Yesterday we wrote a piece on the GBP/USD in which we highlighted the possibility of a sterling recovery due to rising levels of inflation in the UK, which we believe will prevent the Bank of England from further loosening monetary policy. This morning, the pound initially fell further against the dollar and euro, but it has since bounced back to trade almost flat against both. It is far too early to call it a recovery, but the potential is there nonetheless.
Now against the euro, the pound may be able to make a more significant recovery than against the dollar because of the fact the ECB is a significantly more dovish central bank than the Fed. I believe the EUR/GBP has already topped out when it failed to hold its own above the 0.90 handle post the Brexit vote. Therefore the recovery we have seen of late represents, in my view, a normal retracement in what I think is going to be a downward-trending market.

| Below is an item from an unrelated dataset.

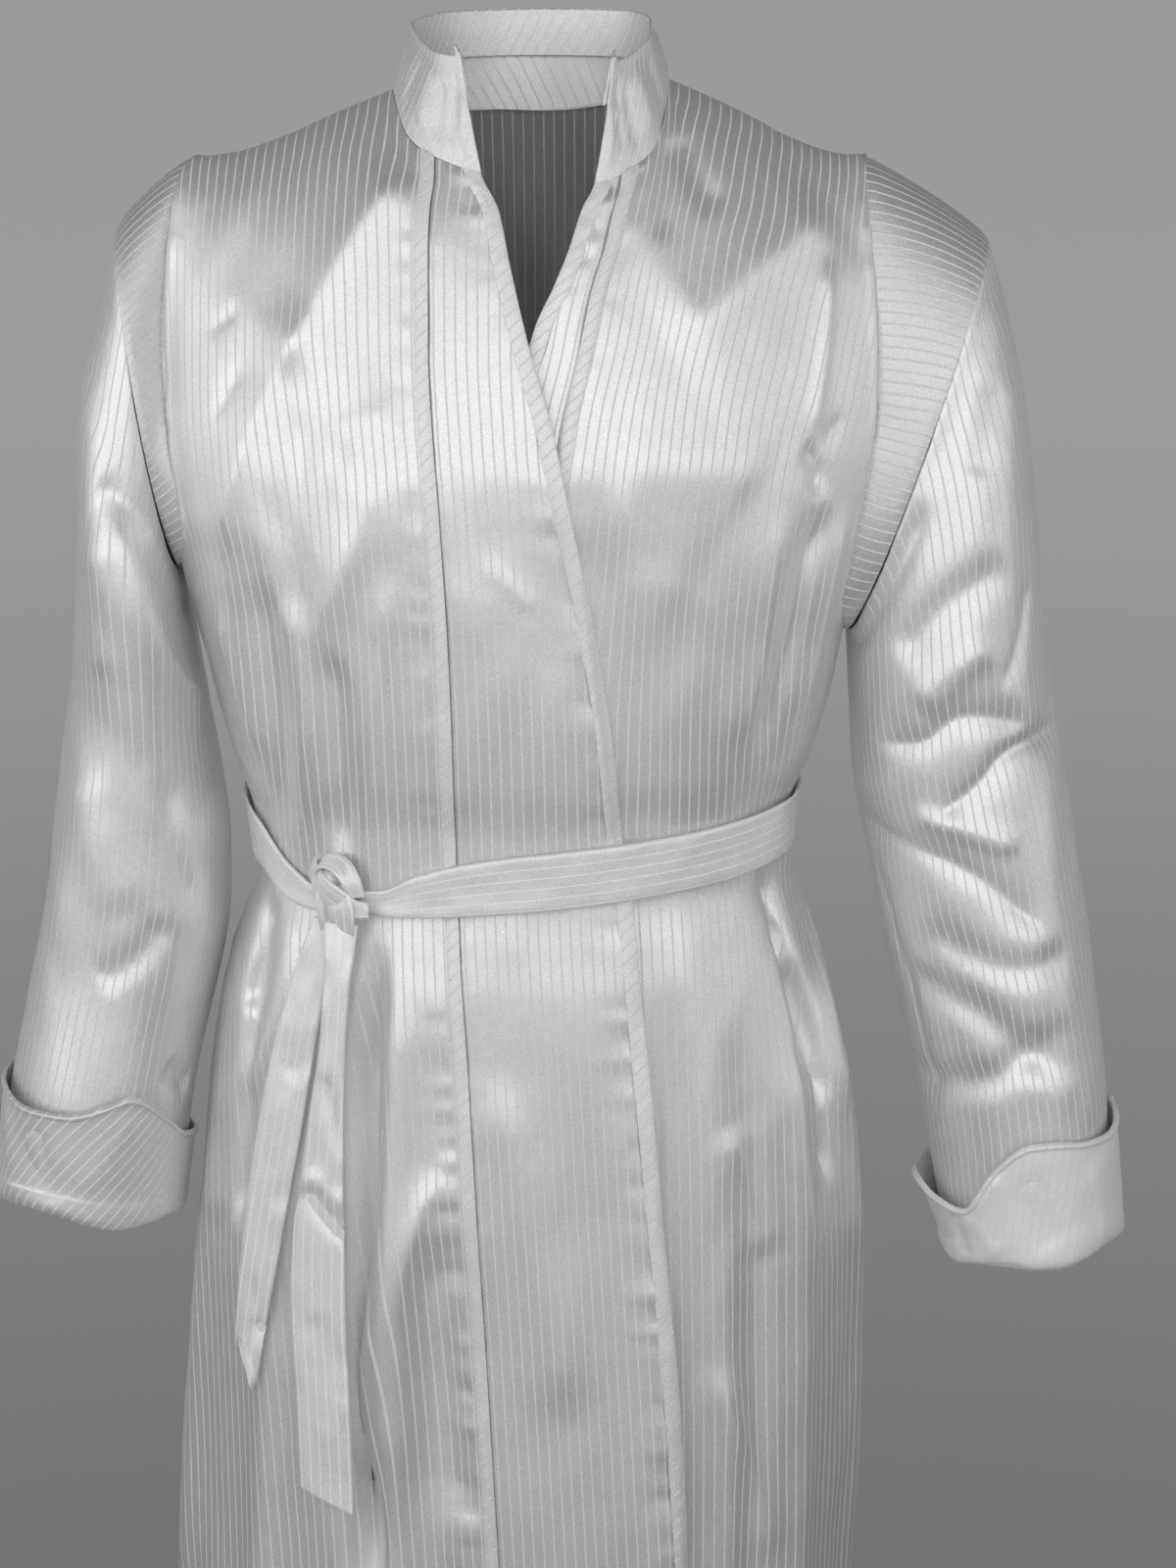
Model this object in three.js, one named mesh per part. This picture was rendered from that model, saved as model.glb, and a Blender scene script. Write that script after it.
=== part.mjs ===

The EUR/GBP could stage a much deeper retracement before it potentially falters, but it has respected the 0.8760/5 resistance level today which is interesting to note because the GBP/USD has in the meantime arrived at its own support area around 1.2100, as we highlighted yesterday. In fact, the EUR/GBP is currently displaying a reversal-looking candlestick formation on its daily chart off of this level: an inverted hammer/long-legged doji. This pattern will be confirmed if remains around the current levels by the close of play. The cross would look more bearish if it finds itself back below the broken resistances at 0.8705 or ideally 0.8670 now. If that happens then this could lead to further follow-up technical selling pressure in the days and weeks to come, initially towards 0.8500 but potentially beyond over time.
In the short-term, my bearish outlook would become invalidated if the EUR/GBP rises above 0.8760/5 resistance level. In this potential scenario, the next bullish objective or line of defence for the bears is at 0.8860, previously support.